In the case of Thomas Douglas Arthur, who is scheduled to die tonight by lethal injection in Alabama’s famous Holman prison for the murder of Troy Wicker Jr., 35, who was shot in 1982 through the right eye while he slept in his home in Muscle Shoals, Riley seems intent on doing the wrong thing.
While Arthur’s case has not drawn the level of protest of some in the past, in part perhaps because he is white, the human rights advocacy group Amnesty International did call on Governor Riley to delay the execution.
So far he has refused, and even the conservative Birmingham News, which has sung Riley’s praises for the past five years, has taken him to task on this issue.
The U.S. Supreme Court has signaled an interest in potentially overturning lethal injection as the primary method for sending death row inmates to their final breath, agreeing to take up two Kentucky cases. The defendants in those cases both argue that the pain that goes along with lethal injection’s three-drug cocktail constitutes unconstitutional cruel and unusual punishment.
The Eleventh Circuit Court of Appeals in Atlanta had a chance to weigh in on this one, but the justices balked.
Governors in many states have ordered DNA testing in similar death penalty cases, including George W. Bush when he was governor of Texas and his brother Jeb as governor of Florida.
But for reasons he can only know in his heart, Riley has refused. Some anti-death penalty activists say this constitutes political murder.
“What we are witnessing on September 27 is not an execution, but is a murder,” Justice Denied Publisher Hans Sherrer says.

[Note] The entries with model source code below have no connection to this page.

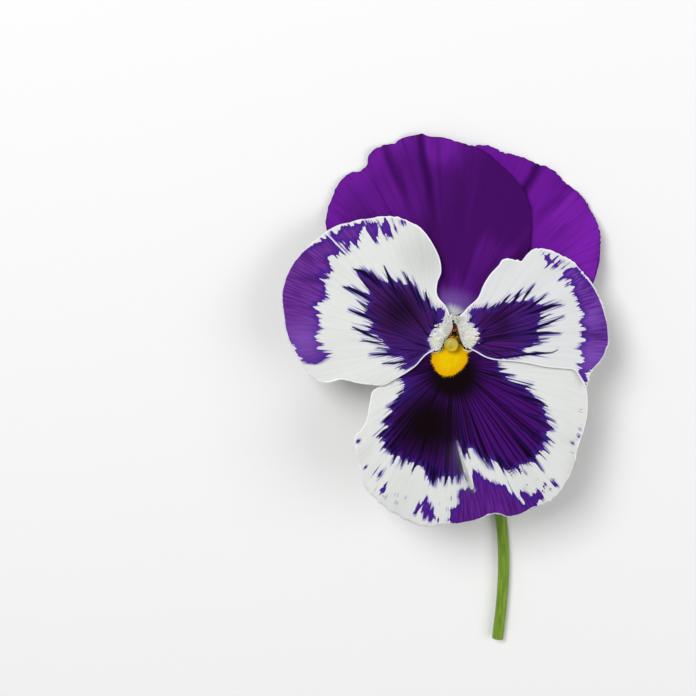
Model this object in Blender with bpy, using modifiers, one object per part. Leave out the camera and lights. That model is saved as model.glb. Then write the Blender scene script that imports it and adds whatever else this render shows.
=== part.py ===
"""A large-flowered pansy, picked with its stem and laid face up on a table.

The flower has its own frame, in millimetres: x to the right of the face, y to its top and z out of it, with
zero between the stigma and the petals' throat. stand() leans that frame back and lifts it over the table.
Every petal is one sheet: a claw that rises from the receptacle, and a limb that spreads from the throat.
"""

import bmesh
import bpy
import numpy as np

MM = 0.001

# The whole flower
LEAN = np.radians(16.0)
THROAT = (1.11, 14.22, 14.5)
PETAL_THICKNESS = 0.6
SEPAL_THICKNESS = 0.6

# The receptacle's axis, seen from the face, and the ring of claws round it
AXIS = np.array([0.5, 1.4])
CLAW_RING = 2.7
CLAW_FOOT = -6.5
CLAW_HALF_ANGLE = 25.0

# How deep each petal's rim lies in the throat, and how far the two upper petals bend back at their sides
SIDE_RIM = -1.5
LOWER_RIM = -2.9
UPPER_LEFT_RIM = -2.6
UPPER_RIGHT_RIM = -3.8
UPPER_BEND_LEFT = 2.72
UPPER_BEND_RIGHT = 2.1

# The stem
STEM_RADIUS = 1.15
STEM_HEIGHT = 0.95
STEM_FLAT = 0.2

# The cells of each grid and tube, and the points of each span of a smooth curve
PETAL_COLUMNS = 30
CLAW_ROWS = 3
LIMB_ROWS = 10
SEPAL_CELLS = (4, 14)
STEM_RINGS = 72
PISTIL_RINGS = 28
SPUR_RINGS = 14
CURVE_STEPS = 40


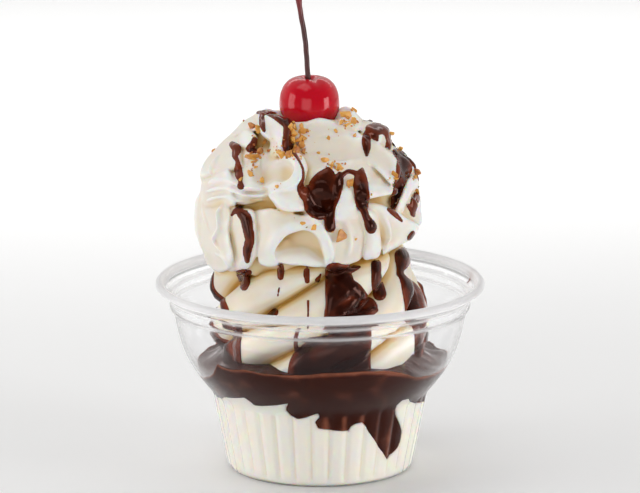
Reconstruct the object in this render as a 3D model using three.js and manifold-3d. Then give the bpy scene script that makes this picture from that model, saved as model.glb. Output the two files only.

Part of the problem is that unlike 42 other states in the Union, Alabama does not have a law requiring post-conviction DNA testing. So here, the decision is left to the governor.
Riley could have ordered DNA testing in Arthur’s case a couple of weeks ago without even delaying the execution date, according to the national Innocence Project, which fights the death penalty all over the country.
And in this case, even family members of the man who was killed would like to see the DNA evidence pursued.
“I would like to see this evidence subjected to DNA testing,” Peggy Wicker Jones said in a statement made public Aug. 21. “I would like to have as much information as possible about what happened on the day my brother Troy was murdered.”
Innocence Project co-director Peter Neufeld called it “unconscionable” that Riley would not insist on using the best science available to determine the truth before putting inmates to death.
We have long said that the state should not be in the business of killing people for any reason and urged the U.S. Supreme Court to once again overturn the death penalty as unconstitutional as it did in the 1960s. Bringing it back in the late 1970s was a mistake for a civilized society held up as a beacon of freedom for the world, especially since virtually all of the evidence shows the death penalty is no deterrent to violent crime and actually costs more to administer than a life sentence.
But at the very least, if the state is going to be in the business of killing convicted criminals, it should use every means at its disposal, including the best science on DNA testing, to avoid any chance of putting innocent people to death.
Governor Riley, are you listening? Only you can do the right thing in this case.